The Parole Commission consists of 10 members appointed by the secretary of the Department of Public Safety and Correctional Services with the approval of the governor. Each commissioner serves a six-year term.

Del. Pamela E. Queen, D-Montgomery, is chief sponsor of the measure, House Bill 846.

Sen. Delores G. Kelley, D-Baltimore County, is chief sponsor of the cross-filed Senate Bill 249 and vice chair of the Senate Judicial Proceedings Committee.

Amid the pending legislation and court cases, Hogan last week signed an executive order stating he will give juvenile offenders serving life sentences a “meaningful opportunity for release” based on their demonstrated maturity and rehabilitation while in prison

In the federal court case, the ACLU of Maryland claims the state is unconstitutionally holding more than 200 juvenile offenders who are now adults under de facto sentences of life in prison without the possibility of parole because of the governors’ historical reticence to grant parole.

U.S. District Judge Ellen L. Hollander has allowed the ACLU of Maryland’s case to proceed toward trial on the claim that Maryland has violated the Eighth Amendment. Hollander said the inmates have sufficiently alleged that parole for juvenile lifers is illusory in the state.

The case, in settlement conference, is Maryland Restorative Justice Initiative et al. v.
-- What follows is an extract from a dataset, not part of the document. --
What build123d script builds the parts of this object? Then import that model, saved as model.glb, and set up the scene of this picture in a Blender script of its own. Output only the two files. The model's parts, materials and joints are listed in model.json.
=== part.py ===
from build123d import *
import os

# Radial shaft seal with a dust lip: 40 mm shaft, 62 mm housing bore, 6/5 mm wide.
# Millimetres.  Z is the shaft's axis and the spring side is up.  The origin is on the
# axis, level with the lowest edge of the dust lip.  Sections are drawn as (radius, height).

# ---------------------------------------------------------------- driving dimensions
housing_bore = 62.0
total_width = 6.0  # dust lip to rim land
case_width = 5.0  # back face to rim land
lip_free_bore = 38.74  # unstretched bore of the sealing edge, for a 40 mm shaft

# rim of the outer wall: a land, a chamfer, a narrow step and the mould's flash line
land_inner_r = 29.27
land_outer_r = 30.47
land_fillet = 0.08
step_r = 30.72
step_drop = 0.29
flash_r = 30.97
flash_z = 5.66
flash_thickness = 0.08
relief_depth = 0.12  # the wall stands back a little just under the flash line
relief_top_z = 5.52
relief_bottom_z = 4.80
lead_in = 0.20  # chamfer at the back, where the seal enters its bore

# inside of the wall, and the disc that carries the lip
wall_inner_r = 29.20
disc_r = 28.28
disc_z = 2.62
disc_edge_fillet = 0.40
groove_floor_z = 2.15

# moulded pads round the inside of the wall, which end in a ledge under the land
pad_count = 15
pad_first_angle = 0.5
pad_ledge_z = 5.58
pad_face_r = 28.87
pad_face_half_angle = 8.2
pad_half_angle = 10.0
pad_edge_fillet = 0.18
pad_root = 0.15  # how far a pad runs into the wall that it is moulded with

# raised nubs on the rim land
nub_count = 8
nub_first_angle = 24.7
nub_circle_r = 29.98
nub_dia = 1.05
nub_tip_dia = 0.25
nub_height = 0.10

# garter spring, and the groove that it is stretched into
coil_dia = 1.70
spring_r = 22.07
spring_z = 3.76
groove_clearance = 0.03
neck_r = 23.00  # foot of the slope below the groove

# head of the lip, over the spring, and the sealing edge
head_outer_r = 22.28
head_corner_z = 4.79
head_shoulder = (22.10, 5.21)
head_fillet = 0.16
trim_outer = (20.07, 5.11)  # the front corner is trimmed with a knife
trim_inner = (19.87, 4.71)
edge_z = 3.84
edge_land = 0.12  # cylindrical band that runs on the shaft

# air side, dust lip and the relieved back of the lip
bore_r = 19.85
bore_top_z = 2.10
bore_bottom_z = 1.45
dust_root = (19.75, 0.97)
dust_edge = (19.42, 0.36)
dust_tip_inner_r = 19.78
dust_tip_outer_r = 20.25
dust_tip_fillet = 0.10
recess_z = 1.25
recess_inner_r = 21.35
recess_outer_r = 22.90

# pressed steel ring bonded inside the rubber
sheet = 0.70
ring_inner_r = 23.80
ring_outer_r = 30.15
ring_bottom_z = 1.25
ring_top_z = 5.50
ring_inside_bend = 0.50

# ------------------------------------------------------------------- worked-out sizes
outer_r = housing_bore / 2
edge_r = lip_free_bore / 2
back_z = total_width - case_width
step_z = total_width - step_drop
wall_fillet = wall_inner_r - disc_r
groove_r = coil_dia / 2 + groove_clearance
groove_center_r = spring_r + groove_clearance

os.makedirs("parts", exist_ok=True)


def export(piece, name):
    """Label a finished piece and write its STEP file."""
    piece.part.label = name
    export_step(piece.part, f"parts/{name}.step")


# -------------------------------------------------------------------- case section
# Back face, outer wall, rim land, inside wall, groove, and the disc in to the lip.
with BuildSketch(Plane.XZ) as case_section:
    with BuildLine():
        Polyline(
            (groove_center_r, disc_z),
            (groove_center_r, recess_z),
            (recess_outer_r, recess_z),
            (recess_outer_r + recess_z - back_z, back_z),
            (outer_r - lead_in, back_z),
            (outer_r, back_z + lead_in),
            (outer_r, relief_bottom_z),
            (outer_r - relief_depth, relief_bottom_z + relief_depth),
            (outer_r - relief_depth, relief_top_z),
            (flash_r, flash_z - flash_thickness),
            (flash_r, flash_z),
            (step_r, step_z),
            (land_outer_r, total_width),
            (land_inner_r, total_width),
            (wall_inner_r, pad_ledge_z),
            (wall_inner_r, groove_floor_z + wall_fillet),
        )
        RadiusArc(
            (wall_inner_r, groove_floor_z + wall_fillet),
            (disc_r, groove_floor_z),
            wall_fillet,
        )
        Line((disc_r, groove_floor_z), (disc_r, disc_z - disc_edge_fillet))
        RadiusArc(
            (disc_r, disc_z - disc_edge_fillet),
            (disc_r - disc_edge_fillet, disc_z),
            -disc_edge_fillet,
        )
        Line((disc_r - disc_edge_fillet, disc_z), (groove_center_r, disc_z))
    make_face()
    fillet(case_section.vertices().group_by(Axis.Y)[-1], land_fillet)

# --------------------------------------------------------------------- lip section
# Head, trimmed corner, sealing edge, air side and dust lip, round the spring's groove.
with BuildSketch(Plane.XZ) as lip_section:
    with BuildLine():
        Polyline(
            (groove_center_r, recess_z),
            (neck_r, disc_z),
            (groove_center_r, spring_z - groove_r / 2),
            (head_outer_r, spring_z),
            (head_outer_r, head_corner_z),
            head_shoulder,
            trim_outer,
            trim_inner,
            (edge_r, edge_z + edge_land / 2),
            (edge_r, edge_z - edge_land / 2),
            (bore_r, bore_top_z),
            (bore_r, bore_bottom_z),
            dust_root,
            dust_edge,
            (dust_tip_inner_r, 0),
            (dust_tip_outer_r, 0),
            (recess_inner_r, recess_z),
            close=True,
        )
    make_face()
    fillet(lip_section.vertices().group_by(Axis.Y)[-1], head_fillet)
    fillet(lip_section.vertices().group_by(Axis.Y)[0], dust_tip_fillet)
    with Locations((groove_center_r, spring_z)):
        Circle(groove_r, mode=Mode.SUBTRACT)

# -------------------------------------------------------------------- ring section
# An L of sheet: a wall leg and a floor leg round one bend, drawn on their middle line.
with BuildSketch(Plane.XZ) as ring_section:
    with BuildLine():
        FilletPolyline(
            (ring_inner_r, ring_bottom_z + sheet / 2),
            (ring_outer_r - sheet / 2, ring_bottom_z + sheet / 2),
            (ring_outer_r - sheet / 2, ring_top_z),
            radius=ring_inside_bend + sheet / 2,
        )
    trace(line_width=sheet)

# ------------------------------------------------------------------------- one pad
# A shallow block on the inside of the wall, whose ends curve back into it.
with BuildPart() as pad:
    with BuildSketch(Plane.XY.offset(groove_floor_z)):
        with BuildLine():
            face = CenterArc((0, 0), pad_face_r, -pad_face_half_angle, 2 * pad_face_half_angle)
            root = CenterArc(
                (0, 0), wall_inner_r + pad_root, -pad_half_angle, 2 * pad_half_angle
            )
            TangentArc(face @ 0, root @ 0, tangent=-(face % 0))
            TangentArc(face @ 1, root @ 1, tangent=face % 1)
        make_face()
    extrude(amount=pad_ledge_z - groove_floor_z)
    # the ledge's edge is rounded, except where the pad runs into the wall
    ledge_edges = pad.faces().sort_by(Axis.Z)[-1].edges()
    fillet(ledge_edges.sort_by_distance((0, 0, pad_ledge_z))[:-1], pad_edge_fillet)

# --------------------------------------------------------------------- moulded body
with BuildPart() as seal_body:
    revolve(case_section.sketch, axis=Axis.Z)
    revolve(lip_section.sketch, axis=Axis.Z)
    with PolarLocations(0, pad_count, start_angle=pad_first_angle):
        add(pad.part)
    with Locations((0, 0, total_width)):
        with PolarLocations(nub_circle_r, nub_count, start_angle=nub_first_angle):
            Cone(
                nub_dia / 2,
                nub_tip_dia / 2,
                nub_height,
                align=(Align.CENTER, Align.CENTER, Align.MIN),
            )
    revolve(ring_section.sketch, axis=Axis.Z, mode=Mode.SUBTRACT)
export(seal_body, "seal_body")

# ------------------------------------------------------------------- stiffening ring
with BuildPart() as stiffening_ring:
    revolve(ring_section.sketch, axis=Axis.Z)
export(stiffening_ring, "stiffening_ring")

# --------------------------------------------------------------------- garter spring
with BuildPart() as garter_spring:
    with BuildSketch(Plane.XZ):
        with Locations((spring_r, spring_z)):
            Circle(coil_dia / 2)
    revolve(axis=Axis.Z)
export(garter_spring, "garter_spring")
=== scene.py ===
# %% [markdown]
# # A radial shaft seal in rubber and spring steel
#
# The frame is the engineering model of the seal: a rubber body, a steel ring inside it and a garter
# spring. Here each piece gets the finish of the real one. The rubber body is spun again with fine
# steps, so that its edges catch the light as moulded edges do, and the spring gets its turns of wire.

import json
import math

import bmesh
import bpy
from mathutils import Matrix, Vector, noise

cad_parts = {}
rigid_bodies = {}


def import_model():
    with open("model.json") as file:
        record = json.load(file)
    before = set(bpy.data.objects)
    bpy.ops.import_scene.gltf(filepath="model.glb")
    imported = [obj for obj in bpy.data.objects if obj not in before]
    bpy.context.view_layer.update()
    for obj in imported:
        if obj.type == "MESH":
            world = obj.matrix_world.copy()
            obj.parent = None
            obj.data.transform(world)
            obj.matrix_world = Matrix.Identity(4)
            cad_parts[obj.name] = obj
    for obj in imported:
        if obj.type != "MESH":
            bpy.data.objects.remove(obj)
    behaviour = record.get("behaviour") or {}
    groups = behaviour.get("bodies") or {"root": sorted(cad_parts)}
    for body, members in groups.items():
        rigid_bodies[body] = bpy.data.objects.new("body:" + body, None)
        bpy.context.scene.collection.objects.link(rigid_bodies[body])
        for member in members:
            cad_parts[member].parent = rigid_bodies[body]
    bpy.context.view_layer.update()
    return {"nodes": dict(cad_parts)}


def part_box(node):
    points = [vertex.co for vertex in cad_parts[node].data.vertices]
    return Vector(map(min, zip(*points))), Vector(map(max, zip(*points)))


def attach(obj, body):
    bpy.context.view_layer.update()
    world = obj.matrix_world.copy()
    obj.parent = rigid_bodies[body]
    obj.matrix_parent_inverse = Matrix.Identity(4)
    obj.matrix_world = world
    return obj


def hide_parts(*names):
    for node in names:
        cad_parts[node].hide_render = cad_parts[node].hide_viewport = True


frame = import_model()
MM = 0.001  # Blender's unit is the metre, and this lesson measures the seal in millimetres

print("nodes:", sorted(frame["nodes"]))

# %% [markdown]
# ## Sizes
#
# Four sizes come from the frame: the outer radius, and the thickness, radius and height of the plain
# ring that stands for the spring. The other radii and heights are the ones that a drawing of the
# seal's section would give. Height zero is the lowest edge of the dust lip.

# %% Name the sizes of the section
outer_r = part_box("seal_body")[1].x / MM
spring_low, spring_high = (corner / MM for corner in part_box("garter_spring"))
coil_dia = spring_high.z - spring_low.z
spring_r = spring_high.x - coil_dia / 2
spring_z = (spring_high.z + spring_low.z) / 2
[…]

Gov. Larry Hogan et al., No. 1:16-cv-01021-ELH.

Meanwhile, Maryland’s top court is considering whether sentences of life with the opportunity for parole are illegal because the opportunity for parole is not true in the state. The Court of Appeals is expected to issue its decision in the three cases by Aug. 31.

The cases are Daniel Carter v. Maryland, James Bowie v. Maryland and Matthew McCullough v. Maryland, Nos. 54, 55 and 56 September Term 2017.